Is Arkansas Cheap to Live In? Real Costs and Trade-Offs

Arkansas is one of the more affordable states in the country. Living costs run about 11% below the national average, with a single person spending roughly $2,203 per month and a family of four around $4,850. Housing drives the biggest savings, coming in 25% cheaper than the national average, but nearly every major spending category costs less in Arkansas than in a typical U.S. state.

Where the Savings Show Up

The cost advantages in Arkansas are spread across the board, not concentrated in just one area. Compared to national averages, housing is 25% cheaper, healthcare runs 17% lower, transportation costs 12% less, energy bills are 7% lower, and even groceries come in about 4% below average. That breadth matters because it means your dollar stretches further on almost everything, not just rent.

Housing is the standout. The typical home value in Arkansas sits around $222,050, well below the national median. The average effective property tax rate is just 0.53%, which keeps ongoing homeownership costs low even after you buy. For comparison, many states have effective property tax rates two or three times that figure.

Taxes Keep More Money in Your Pocket

Arkansas has a graduated state income tax that currently ranges from 2% to 4.4%, dropping to a 2% to 3.9% range for 2026. That top rate is moderate compared to many states, and the lower brackets mean people earning modest incomes pay relatively little.

The sales tax picture is more mixed. Arkansas charges a 6.5% state sales tax, and local jurisdictions can add up to 6.125% on top of that. In some areas, the combined rate can climb above 10%, which is on the higher end nationally. Groceries, gas, and everyday purchases feel that bite. So while income and property taxes are favorable, sales taxes partially offset the savings for day-to-day spending.

How Much Homes and Rent Cost

As of early 2026, the median sale price for a home in Arkansas is roughly $234,667. That puts homeownership within reach for many households that would be priced out in coastal or Sun Belt metro areas where median prices run $350,000 or higher. Combined with the low property tax rate, monthly housing costs for homeowners stay well below what you’d pay in most of the country.

Rent varies by region, but Arkansas has historically offered some of the lowest rental rates in the nation. In smaller cities and rural areas, one-bedroom apartments can be found for well under $700 a month. Even in the state’s larger metro areas, rents tend to track significantly below the national median.

Regional Differences Within the State

Not every part of Arkansas costs the same. The Northwest Arkansas corridor, anchored by Fayetteville and Bentonville, has historically been cheaper than the Little Rock metro area for housing and most daily expenses. Northwest Arkansas has attracted significant corporate investment and population growth, but its cost of living has remained competitive, with composite living costs that have run roughly 7% lower than Little Rock’s.

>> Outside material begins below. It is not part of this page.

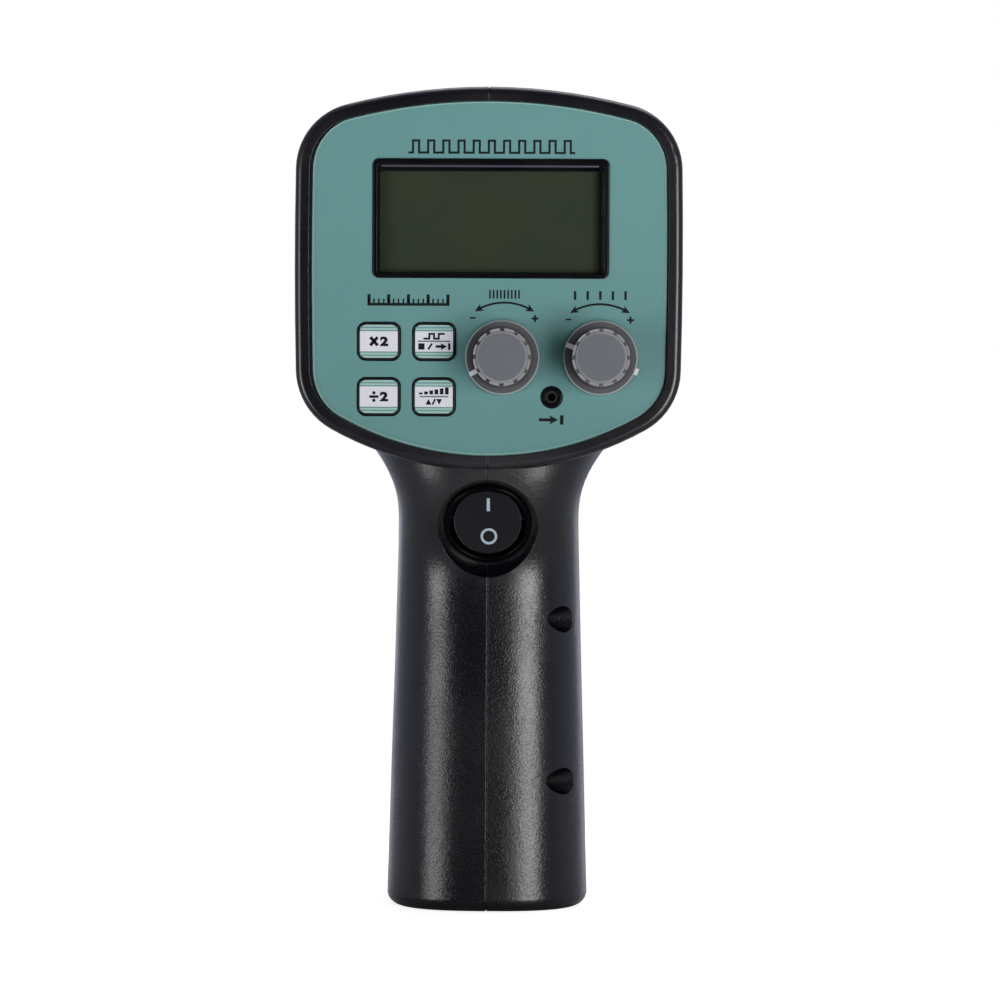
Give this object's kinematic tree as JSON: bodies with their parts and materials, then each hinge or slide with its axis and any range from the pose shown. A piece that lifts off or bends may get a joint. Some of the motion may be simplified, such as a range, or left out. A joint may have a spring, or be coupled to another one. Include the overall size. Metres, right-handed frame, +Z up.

Little Rock, as the state capital and largest metro, tends to have slightly higher housing and transportation costs. But even Little Rock sits below the national average on nearly every measure. Rural parts of the state are cheaper still, though wages and job availability drop off accordingly.

The Income Trade-Off

Arkansas is genuinely cheap, but wages are lower too. The state’s median household income has consistently lagged the national figure by a significant margin. Even after adjusting for the lower cost of living using regional price parities (a federal measure that accounts for local purchasing power), Arkansas household incomes still fall short of the national median by roughly 11%.

What this means in practice: if you’re moving to Arkansas with a remote job that pays coastal or national-scale wages, you’ll experience a real boost in purchasing power. Your dollar buys about 13% more in Arkansas than it does on average across the country. But if you’re earning a local salary, the lower cost of living doesn’t fully compensate for the lower pay. You’ll spend less, but you’ll also earn less.

Who Benefits Most From Arkansas’s Low Costs

Retirees on fixed incomes get strong value in Arkansas. Social Security benefits go further when housing, healthcare, and daily expenses all run below average. The low property tax rate is especially helpful for homeowners who have paid off their mortgage and want to minimize ongoing costs.

Remote workers and freelancers with location-independent income are the other big winners. If you earn $70,000 working remotely for a company based in a high-cost metro, that salary stretches like $80,000 or more in Arkansas. First-time homebuyers also find the state appealing because the lower home prices mean smaller down payments and more manageable monthly mortgage payments.

For people who will earn their income locally, the math is tighter. Arkansas’s low costs are real, but they’re partly a reflection of the state’s lower wage structure. The affordability advantage is genuine, just not as dramatic as the raw cost-of-living numbers suggest when you factor in what most local jobs actually pay.